4th Jun 2010
SWF's fleeting affair with Catholicism comes to an abrupt end...
By SWF in Buenos Aires
There was an incident this morning that has definitely turned me off Catholicism, I was walking across Plaza Guemes, passing the giant steps to Guadalupe Iglesia and two quite swish dressed women in there sixties came out furiously crossing themselves as they were leaving the church, walking backwards down the big stairs, whilst in the same moment, the old homeless lady who inhabits the square was shuffling about in the background.
I don’t know who she is but we’re now on nodding terms. She is well known in the area in that all the locals seem to know she lives outdoors in the square. She has a very strict routine, I can see her every movement from my balcony. She continually moves around the square moving her supermarket trolley along with several buckets attached. At intervals she fills these buckets with water and begins to clean the large plaza in sections, she cleans whichever part of the square she happens to be inhabiting at that moment as if it was her front doorstep: continuing that tradition of cleaning your front doorstep and your section of pavement directly in front of your house that exists here. Everyone knows her and one of my neighbours, a very energetic women of 80 who arrived here from Poland at the age of 9 told me she spent part of her birthday having a chat with her on the steps of the church. I have watched her some days make her way around the square with I have to say with fascination and fear. I have begun to worry about her. When I come back from milongas at 3 or 4 in the morning nipping about myself to get home safely without the expense of taking a taxi, she is always there and she says hello to me as I duck into my apartment building. There I am, relieved that I am home without any fatalities, and there she is all night like a quiet shadow moving her worldly belongings about the plaza at all hours. I feel we have an understanding as she has spotted me as a fellow nocturne.
Loly knows her to as he lives around the corner from the Plaza. Loly says he saw her one-day dying her hair, using the large window of the Santaria as her mirror; he became intrigued as to how she was going to wash out the dye. Funnily enough she looks very healthy and strong, she wears a lot of clothes, even in the heat of the summer, but her exposed arms and face are street living brown, she looks about 60 and she must walk a couple of miles a day dragging all her stuff from one place to another.

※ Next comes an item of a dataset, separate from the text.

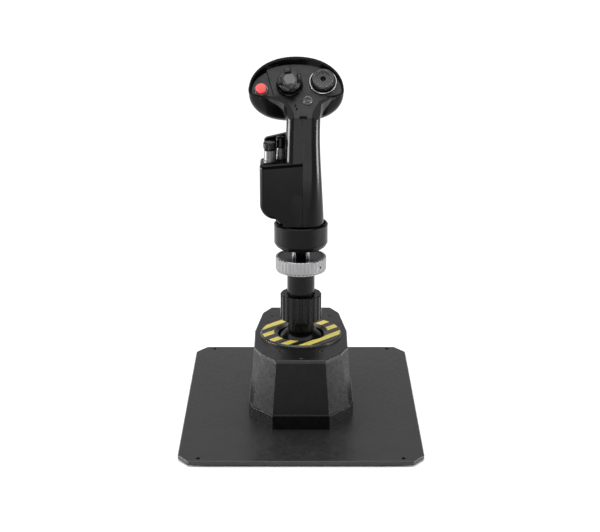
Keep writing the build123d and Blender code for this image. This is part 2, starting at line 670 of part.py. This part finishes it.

This particular early morning I was running to catch the Quince to my Spanish class and these two swish catholic women started attacking her literarily a second after they had been furiously crossing themselves on the steps of Guadalupe ‘ look what a bad impression she gives the plaza, something had to be done.’ I was so angry I really didn’t know what to do. I couldn’t believe they were attacking this old homeless women, who was probably the same age as them, for ruining the appearance of the plaza. I was late for my lesson I was formulating the sentences in my head. ‘Los pobre van a inherit the earth, hyproticas.' something like that. I was so infuriated but more that I couldn’t articulate my self effectively.
I arrived at my Spanish class and told my teacher and she said I should have just spoken in English that the swish women would probably have understood English and would have been more humiliated to have been attached by a European. I don’t know if that is true but it left me thinking I’m not sure if I can be a fake catholic and also it’s difficult to witness injustices when you feel like you have no real power to change anything, and yet a lot of people who live here feel like they have no power to change anything either.
I heard someone say once that not being able to see someone else’s plight was a lack of imagination. Not understanding how someone got to where they are. I know you can always analyze it on a political and economic level but I suppose I have a rather over active imagination and I’m always intrigued to know how someone got to where they are and I always feel maybe I could be there too one day, maybe I’m not so different from the woman moving her stuff around Guadalupe. How did she get to that point? People here have told me many personal stories about the crisis in 2002 and how a lot of people who were just surviving suddenly fell below the poverty line and then they became homeless or became cartoneras and that cartoneras didn’t exist before 2002. I tune in to the individual rather than statistics and I thought...why where those two swish women so aggressive to a really harmless women of their own age, is it fear? Are they truly that angry that she lives in the plaza, or are they scared that it might be them one day? People always say to me anything can happen in Argentina.
My only consolation was that the man who cleans the steps of the church turned into a kind of negotiator; he did a lot of nodding to the swish women and when they finally left he nodded to the bag lady indicating that it was ok, carry on, probably far more effective than my direct challenging. Somehow I felt he was on the bag lady's side, so ultimately everything stayed the same, the swish catholic ladies got angry, the bag lady carried on but nothing really changed.
So I don’t think I will be perusing Catholicism for now and of course there is always the abortion issue. I have had a couple of female ex-pat friends who have had to curtail their trips and make a mad dash back to London after an unwanted result from a passionate fling with a milonguero or some casual encounter with a porteño chamushero, sounds tawdry I know. But abortion being illegal is another reality of life here, and often it comes as a surprise to foreign women that abortion is illegal when frolicking around this city, which masquerades itself as a thoroughly modern metropolitan city. And of course a much harsher reality for the impoverished Argentine women who can’t afford to nip over the nearest country where abortion is legal like the richer Argentine women are able to do.